Franchi tiratori già rottamati E nel Pd sparisce l'opposizione

In due mesi Renzi ha fatto il vuoto: i pochi che non sono diventati suoi fan possono solo dimettersi, come Fassina e Cuperlo. Ridicolizzati dal leader

Franchi tiratori già rottamati E nel Pd sparisce l'opposizione

Rottamati, nell'ombra, anche i franchi tiratori del Pd. Se ci sono, hanno i fucili scarichi, le armi spuntate. Una ventina nel primo voto sulle pregiudiziali alla legge elettorale, meno di quanto si temesse, segno visibile di una normalizzazione pressoché assoluta del Partito democratico, con un'opposizione interna alla segreteria Renzi che, se ancora c'è, conta poco o nulla. Il tradizionale gioco delle correnti, con i rispettivi leader in competizione tra loro, è andato in mille pezzi col plebiscito di Renzi alle primarie, e da quel momento l'apparato Pd non dà segni di ripresa. Il massimo gesto di sfida che i dissidenti hanno osato finora sono state le dimissioni. Prima quelle del viceministro Fassina, poi quelle di Cuperlo. Accolte dal segretario fiorentino con la gravità di un buffetto. Se in questi tempi di crisi uno (Fassina, ndr) si dimette per una battuta, mi dispiace per lui. «Se uno si dimette (Cuperlo, ndr) vuol dire che si è dimesso. Faccio fatica con le liturgie». Liquidati in tre secondi, tanto per capire il peso che ha la componente anti Renzi nel Pd: zero o poco più.

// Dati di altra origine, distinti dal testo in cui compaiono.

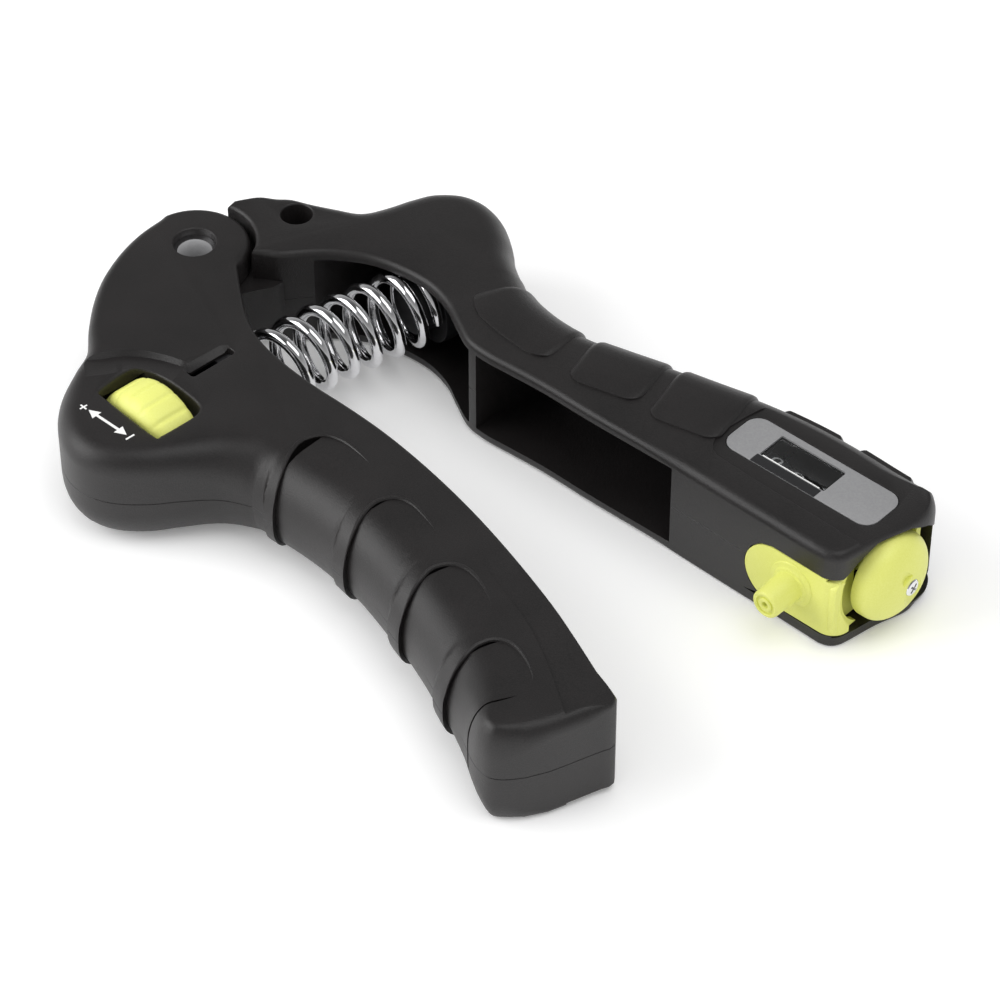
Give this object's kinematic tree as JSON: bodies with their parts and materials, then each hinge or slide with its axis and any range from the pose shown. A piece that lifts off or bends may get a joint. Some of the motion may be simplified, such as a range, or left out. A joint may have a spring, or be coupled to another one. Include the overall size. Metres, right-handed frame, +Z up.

Mai si era realizzato un simile azzeramento dell'opposizione nel Pd, e prima nell'Ulivo, e prima ancora nei Ds. Anche nei picchi di Veltroni leader c'era sempre l'ala fedele a D'Alema, suo eterno rivale, a bilanciarne il potere. Nella stagione di Prodi l'antagonismo tra ex comunisti ed ex democristiani della Margherita fungeva da divisore i poteri, nei Ds c'era la logica dei capicorrente.

Nel giro di due mesi invece la scalata renziana del Pd ha fatto il vuoto attorno a sé. Chi non è renziano, e molti lo sono diventati anche a costo di piroette acrobatiche, non tocca più palla, ha spazi limitati. Il grosso guaio dei non-renziani è l'assenza di un leader. Fassina? Cuperlo? Civati? Nessuno di loro sembra in grado di coalizzare attorno a sé l'area dei dissidenti, né sembra avere la forza per costruire una vera opposizione interna. Bersani? È lo sconfitto per eccellenza, il segretario che non ha vinto le elezioni e ha perso la sfida contro il giovanotto di Firenze, anche se per interposta persona. I vecchi big? D'Alema si è tirato da parte, Veltroni è fan di Renzi, Prodi ha fatto il suo tempo. Ma è pensabile un ritorno dei vecchi quando l'appeal della nuova stagione renziana si è costruito proprio sul valore della gioventù, del ricambio generazionale, della rottamazione di quelli che erano già lì «quando io andavo alle medie»?

La geografia del Pd racconta però di gruppetti, correnti deboli, resistenti poco amalgamati tra loro ma comunque non allineati con Renzi, anche se impotenti. Se l'ex premier si dedica al cane e non ambisce a sfide, altri nel Pd, anche giovani, guardano ancora al «dalemismo» come alternativa al renzismo. In quest'area del dissenso anti Renzi va conteggiato il deputato trentaquattrenne Danilo Leva, dalemiano di terza generazione, ex responsabile Giustizia del Pd, uno che in passato ha criticato pesantemente l'attuale segretario («Renzi usa lo stesso linguaggio di Grillo»). I bersaniani ci sono ancora, basta sforzarsi un po' per vederli, spesso sono passati in altre correnti meno precarie. Tra loro c'è l'onorevole Paola De Micheli, bersaniana ora lettiana, una maldigerita dai renziani. Lettiano puro, e renzi-scettico è Marco Meloni, deputato, detto «il Gianni Letta di Enrico Letta». Bersaniani, o cuperliani, sono altri non allineati come i deputati Alfredo D'Attorre, Nico Stumpo (già organizzatore del Pd), l'ex tesoriere Antonio Misiani subito fatto fuori da Renzi. O come il sottosegretario Maurizio Martina (classe '78), o il ministro Zanonato. Poi ci sono i cosiddetti «giovani turchi» come Fassina, Orlando, Orfini.

E poi i teo-dem, i cattolici Pd alla Fioroni. Tanti, ma deboli, disorganizzati e senza leader che possa tenere testa a Renzi, che sembra inaffondabile nel partito. A meno che non segua l'esempio di tutti i suoi predecessori. Si autoaffondi.